Adds Giada Arney, a co-author on the paper and a colleague of Kopparapu at GSFC:

“On Earth, about 76 percent of NO2 emissions are due to industrial activity. If we observe NO2 on another planet, we will have to run models to estimate the maximum possible NO2 emissions one could have just from non-industrial sources. If we observe more NO2 than our models suggest is plausible from non-industrial sources, then the rest of the NO2 might be attributed to industrial activity. Yet there is always a possibility of a false positive in the search for life beyond Earth, and future work will be needed to ensure confidence in distinguishing true positives from false positives.”

Image: Artist’s illustration of a technologically advanced exoplanet. The colors are exaggerated to show the industrial pollution, which otherwise is not visible. Credit: NASA/Jay Freidlander.

This is evidently the first time NO2 has been examined in technosignature terms. The scientists deploy a cloud-free 1-dimensional photochemical model that uses the atmospheric temperature profile of today’s Earth to examine possible mixing ratio profiles of nitrogen oxide compounds on a planet orbiting several stellar types, one of them being a G-class star like the Sun, the others being a K6V and two M-dwarfs, one of these being Proxima Centauri. The authors then calculate the observability of these NO2 features, considering observing platforms like the James Webb Space Telescope and the projected Large UV/Optical/IR Surveyor (LUVOIR) instrument.

Usefully, atmospheric NO2 strongly absorbs some wavelengths of visible light, and the authors’ calculations show that an Earth-like planet orbiting a star like the Sun could be studied from as far as 30 light years away and an NO2 signature detected even with a civilization producing the pollutant at roughly the same levels we do today. This would involve observing at visible wavelengths over the course of at least 400 hours, which parallels what the Hubble instrument needed to produce its well-known Deep Field observations.

But adding yet more interest to K-class stars, whose fortunes as future targets for bio- and technosignature observations seem to be rising, is the fact that stars cooler than the Sun should generate a stronger NO2 signal.

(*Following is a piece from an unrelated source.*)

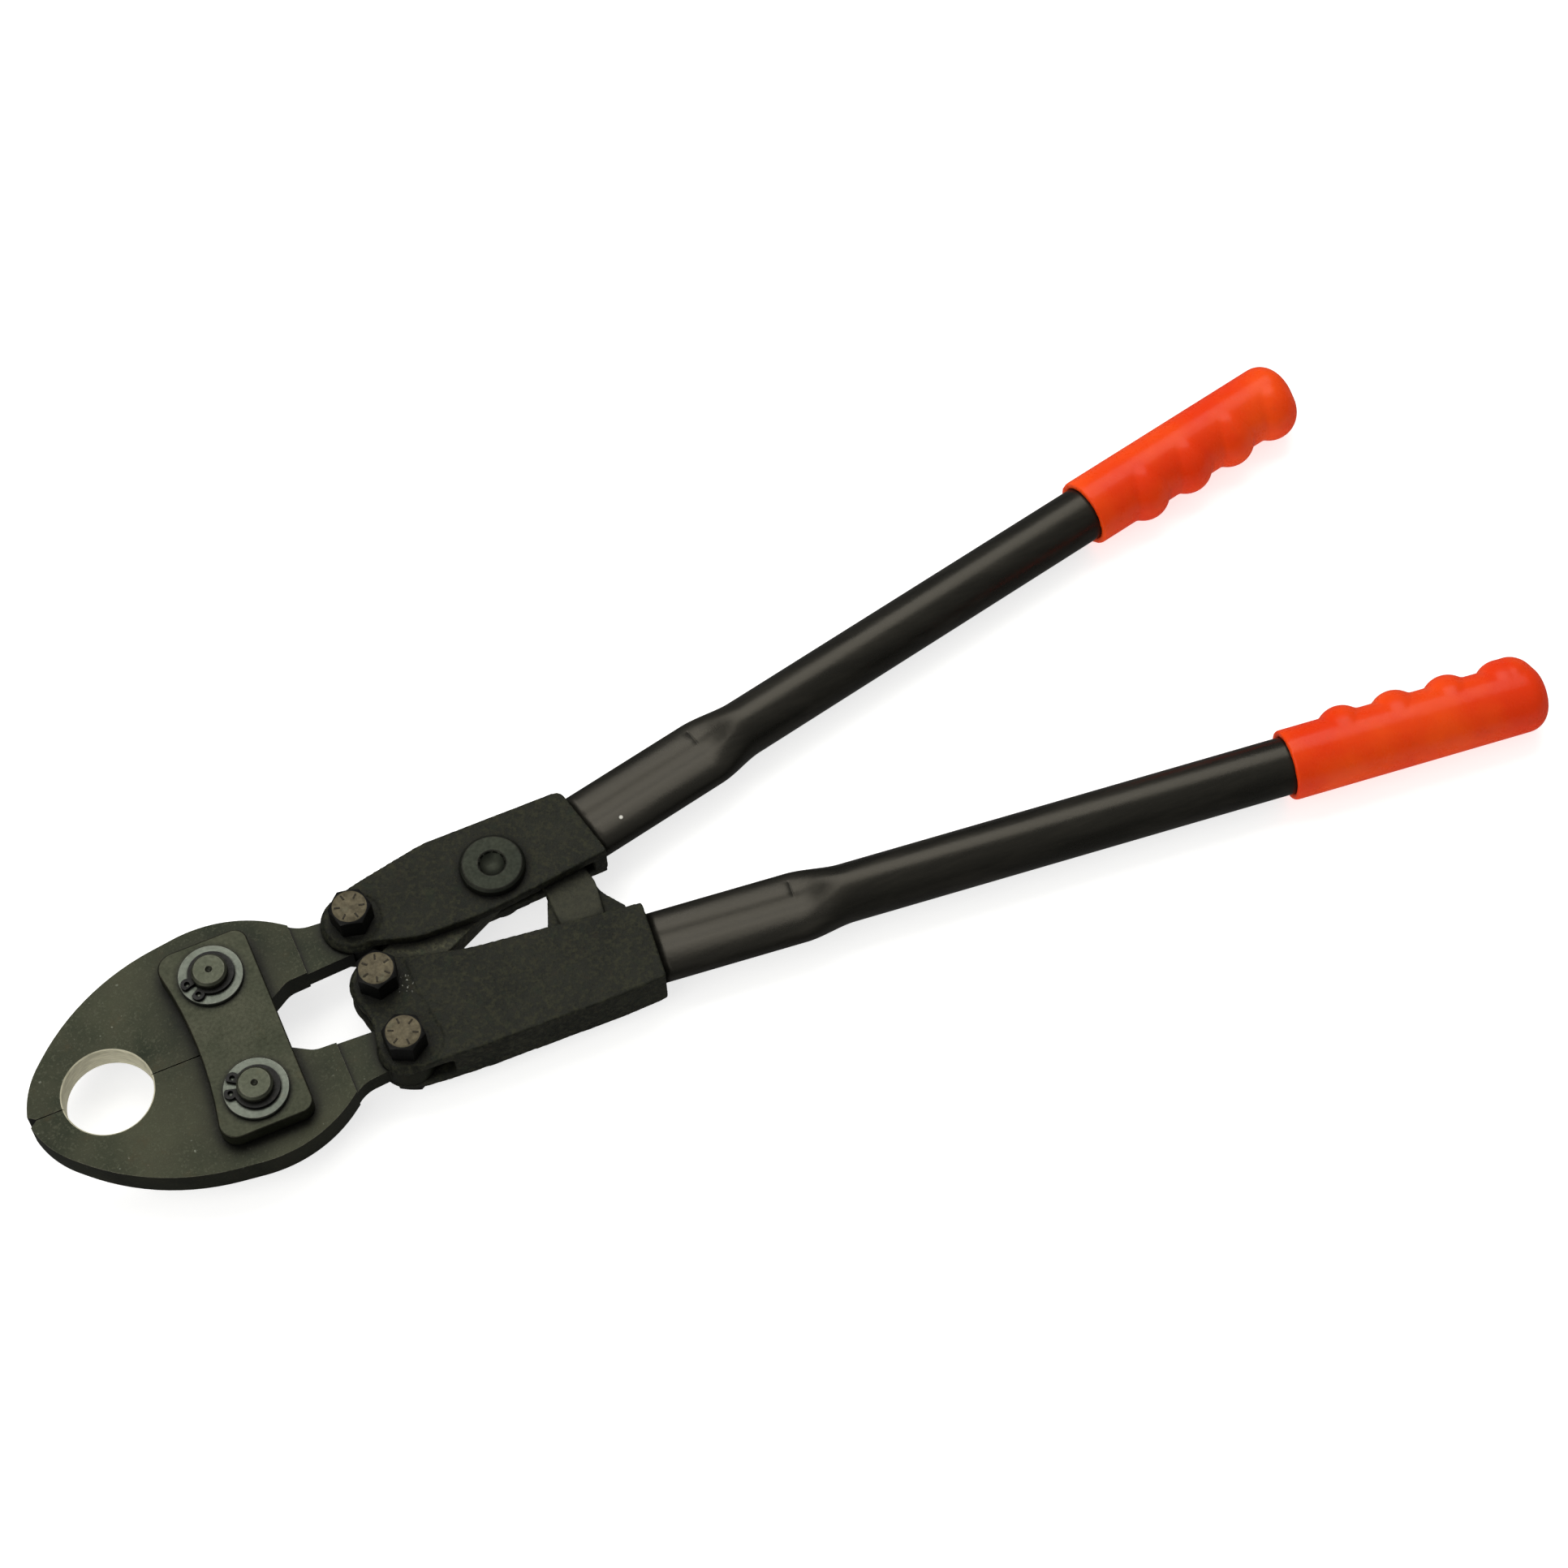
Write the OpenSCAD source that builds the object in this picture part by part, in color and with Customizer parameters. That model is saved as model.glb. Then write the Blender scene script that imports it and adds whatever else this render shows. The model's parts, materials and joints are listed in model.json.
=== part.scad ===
// Ring crimping tool in the form of a bolt cutter: toggled jaws close a round die.
// Millimetres. Origin: centre of the die, halfway through the jaws' thickness.
// +X runs towards the handles, +Y towards the upper handle, +Z out of the front strap.
// Everything is drawn with the die closed.

/* [Jaws] */
// Radius of the closed die
die_r = 15; // [12:0.5:15]
// Chamfer round both mouths of the die
die_chamfer = 0.4; // [0.2:0.1:1]
// Thickness of the jaws round the die
jaw_t = 10.2; // [9.8:0.1:12]
// Thickness of the jaw tails, inside the forks
tail_t = 7.8; // [7.4:0.1:8]
// Radius of the round eye on the end of each jaw tail
tail_eye_r = 9.6; // [9.4:0.1:9.7]
// Radius of the hole in that eye, wide enough for the linkage's free play
tail_hole_r = 7.4; // [7.4:0.1:7.6]
// Gap between the two jaws when the die is closed
split_gap = 0.3; // [0.2:0.1:0.5]

/* [Linkage] */
// X of the two jaw pins
jaw_pin_x = 44.4; // [44:0.1:45]
// Y of the upper jaw pin; the lower one mirrors it
jaw_pin_y = 22.3; // [22:0.1:23]
// X of the three bolts when the die is closed
bolt_x = 94.5; // [94:0.1:95]
// Y of the upper jaw bolt; the lower one mirrors it
bolt_y = 25; // [24.8:0.1:25.2]
// Radial clearance round every pin that turns
run_gap = 0.05; // [0.02:0.01:0.09]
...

These stars produce less ultraviolet light that can break down NO2. As to M-dwarfs, we have this:

Further work is needed to explore the detectability of NO2 on Earth-like planets around M-dwarfs in direct imaging observations in the near-IR with ground-based 30 m class telescopes. NO2 concentrations increase on planets around cooler stars due to reduced availability of short-wavelength photons that can photolyze NO2 . Non-detectability at longer observation times could place upper limits on the amount [of] NO2 present on M-dwarf HZ planets like Prox Cen b.

Where work will proceed is in the model used to make these calculations, which will need to be more complex, as the paper acknowledges:

…when we prescribe water-ice and liquid water clouds, there is a moderate decrease in the SNR of the geometric albedo spectrum from LUVOIR-15 m, with present Earth-level NO2 concentration on an Earth-like planet around a Sun-like star at 10 pc. Clouds and aerosols can reduce the detectability and could mimic the NO2 feature, posing a challenge to the unique identification of this signature. This highlights the need for performing these calculations with a 3-D climate model which can simulate variability of the cloud cover and atmospheric dynamics self-consistently.

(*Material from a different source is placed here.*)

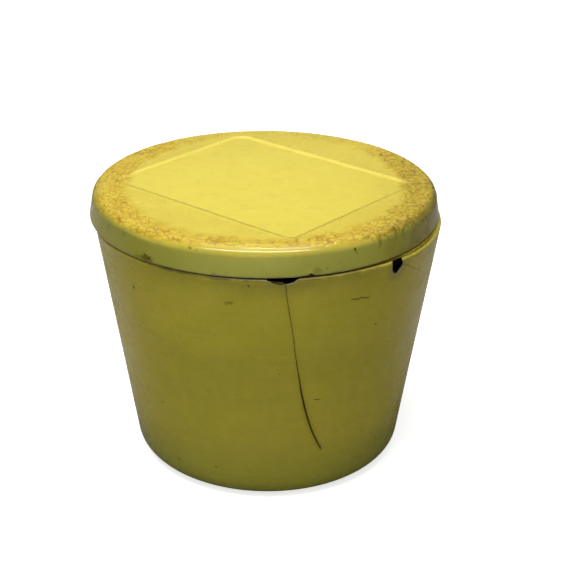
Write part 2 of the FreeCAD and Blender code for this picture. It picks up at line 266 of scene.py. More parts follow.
# ================================================================== material tools
class Shader:
    """A short way to write a node material."""

    def __init__(self, name):
        self.mat = bpy.data.materials.new(name)
        self.mat.use_nodes = True
        self.tree = self.mat.node_tree
        self.tree.nodes.clear()
        self.out = self.tree.nodes.new("ShaderNodeOutputMaterial")
        self.bsdf = self.tree.nodes.new("ShaderNodeBsdfPrincipled")
        self.tree.links.new(self.bsdf.outputs[0], self.out.inputs[0])
        co = self.tree.nodes.new("ShaderNodeTexCoord")
        # Object coordinates in millimetres.
        self.mm = self.vec("MULTIPLY", co.outputs["Object"], (1000.0, 1000.0, 1000.0))
        self._split = None

    def node(self, kind, **props):
        n = self.tree.nodes.new(kind)
        for k, v in props.items():
            setattr(n, k, v)
        return n

    def put(self, socket, value):
        if isinstance(value, bpy.types.NodeSocket):
            self.tree.links.new(value, socket)
        elif value is not None:
            socket.default_value = value

    def vec(self, op, a, b=None):
        n = self.node("ShaderNodeVectorMath", operation=op)
        self.put(n.inputs[0], a)
        if b is not None:
            self.put(n.inputs[1], b)
        return n.outputs["Value"] if op in ("LENGTH", "DISTANCE", "DOT_PRODUCT") else n.outputs[0]

    def math(self, op, a, b=None, c=None, clamp=False):
        n = self.node("ShaderNodeMath", operation=op, use_clamp=clamp)
        for i, x in enumerate((a, b, c)):
            if x is not None:
                self.put(n.inputs[i], x)
        return n.outputs[0]

    def xyz(self):
        if self._split is None:
            n = self.node("ShaderNodeSeparateXYZ")
            self.put(n.inputs[0], self.mm)
            self._split = tuple(n.outputs)
        return self._split

    def combine(self, x, y, z):
        n = self.node("ShaderNodeCombineXYZ")
        for i, v in enumerate((x, y, z)):
            self.put(n.inputs[i], v)
        return n.outputs[0]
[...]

The authors consider biosignatures and technosignatures to be “two sides of the same coin,” a nod to the fact that we should be able to search for each at the same time with the next generation of observatories. Finding the common ground between biosignature research and SETI seems overdue, for a positive result for either would demonstrate life’s emergence elsewhere in the universe, and that remains question number one.

The paper is Kopparapu et al., “Nitrogen Dioxide Pollution as a Signature of Extraterrestrial Technology,” accepted at the Astrophysical Journal. (Preprint).